The dichotomy truly comes to life in the FA Cup, which does not discriminate or have any borders. The magic of the cup lies in the opportunities smaller clubs receive.
When Sutton United drew Arsenal in the the fifth round, the players, crowded into a conference room, exploded with excitement. The chance to host a top Premier League team is what these players crave. In some cases, like Sutton’s manager, they aren’t paid. Most have other jobs. A share of the limelight, and a chance to down a giant, is exactly what the FA Cup provides.
Related – Gallery: Arsenal ends Sutton United’s FA Cup fairy tale
It is one of the only times multi-million-pound men traverse patchy fields that force the ball to bobble and encourage direct football; a match in mud, not one on carefully mowed lawns, harkens back to the roots of the game. It is a humbling experience.
‘No one likes us’
It was all laid bare at Millwall’s previous FA Cup fixture against Leicester City.
A trip to The Den, long considered the home of London’s notorious hooligans, also proved there is a lot wrong with the reputation of these smaller clubs, specifically this lot of so-called yahoos and rabble-rousers.
The fans in attendance shouted and intimidated, but never put anyone in danger. The picture didn’t match the common view of Millwall supporters as criminals looking to brawl.
These are hardy people, no doubt. An elderly woman wouldn’t take any verbal backlash from a male partner who wanted her seat. She barked right back until he caved and went to find a spot in the standing section atop the stand.
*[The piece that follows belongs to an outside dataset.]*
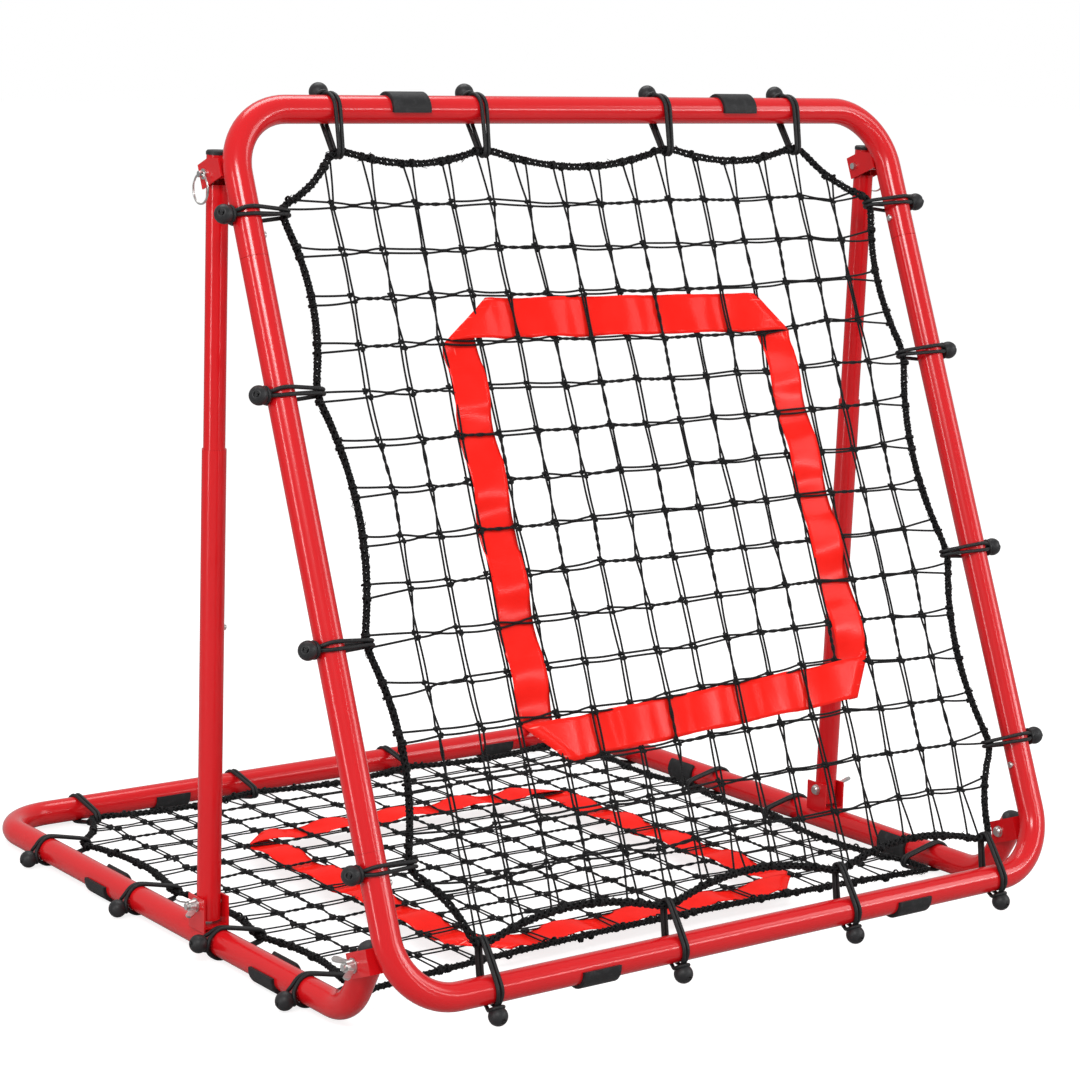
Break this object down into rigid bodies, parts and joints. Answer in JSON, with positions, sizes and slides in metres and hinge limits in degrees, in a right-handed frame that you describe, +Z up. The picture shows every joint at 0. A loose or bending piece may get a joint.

Another fan in his 40s, his courage to yell at strangers fuelled by pre-match alcohol, also berated the swarms of people winding through the turnstiles for their so-called part-time support. “Where’ve you all come from? I’m here week in, week out,” he cried.
Attendance at Millwall is generally in the mid-to-high thousands on matchdays in League One, England’s third tier, but on this day it was close to its 20,000-seat capacity.
The famous chant rang out over and over, “No one likes us, we don’t care.” They hurled insults at Leicester players on the sideline – forcing defender Ben Chilwell, according to one Millwall player’s account, to abandon throw-in duties.
There is a sense they don’t belong. But as a collection of people, there is overwhelming pride. Most are from working-class backgrounds, and the stadium itself is surrounded by modest street-side businesses and housing.
“The smaller the club, the more attached it is in the community,” James Doe, the founder of London Football Guide, told the New York Times in a 2013 interview.
The actual football on display was poor – not even the defending Premier League champion could get anything going – and that is the advantage of hosting titans on a bad pitch. The game is a quagmire, and the atmosphere rules.
And when Shaun Cummings bundled home the winner in the 90th minute, the whole place went berserk; at full-time, the stewards didn’t even attempt to contain the crowd flooding onto the pitch. Police horses galloped to corral the hundreds of fans as Status Quo’s “Rockin’ All Over the World” played on the loud speakers. Children swung their scarves and posed for pictures; the older fans shouted at their counterparts in the away end, but contrary to media reports, little was actually thrown.
“The Millwall fans can be tough,” former Millwall assistant Joe Gallen told the Guardian’s David Hytner. “They can be great – once they are on your side, they can be amazing. Once they’re against you, they tell you how it is.”
‘Tea and cucumber sandwiches’
The mayhem at The Den was a world away from Craven Cottage – even if separated by just a 15-kilometre drive.
As Tottenham easily dispatched Fulham 3-0, courtesy of a Harry Kane hat-trick, the home supporters rarely stirred up emotions. “Come on, Fulham,” was the odd chant at a respectable volume. For the remainder of the day, it was the visitors who filled the air with noise.
Craven Cottage, right on the River Thames, surrounded by beautiful white-washed terraced homes, is a lovely place to watch football. It is, as former NY Times correspondent Sam Borden described, the “Switzerland of the city.” There is a dedicated stand for neutrals and a host of cultures and different accents in the stands, and players face no abuse on the sidelines.
“The Cottage is a landmark of football; there is no other building quite like it … just like a cricket pavilion has benches overlooking the pitch and lends itself to tea and cucumber sandwiches,” wrote Simon Inglis, author of the Football Grounds of Great Britain.
Opened in 1896, it has history too as one of the oldest stadiums in the land, with old rugged wooden seating still intact. The place is treasured by football purists, and even if the atmosphere doesn’t inspire, watching a game there is like a time warp, some distance away from today’s cavernous venues.
London has a bit of everything for everyone, even for outsiders like Millwall. But as clubs like Tottenham and Arsenal try to globalise and attract fans from far-away markets, it’s clear that the regional sides still preserve the local flavour.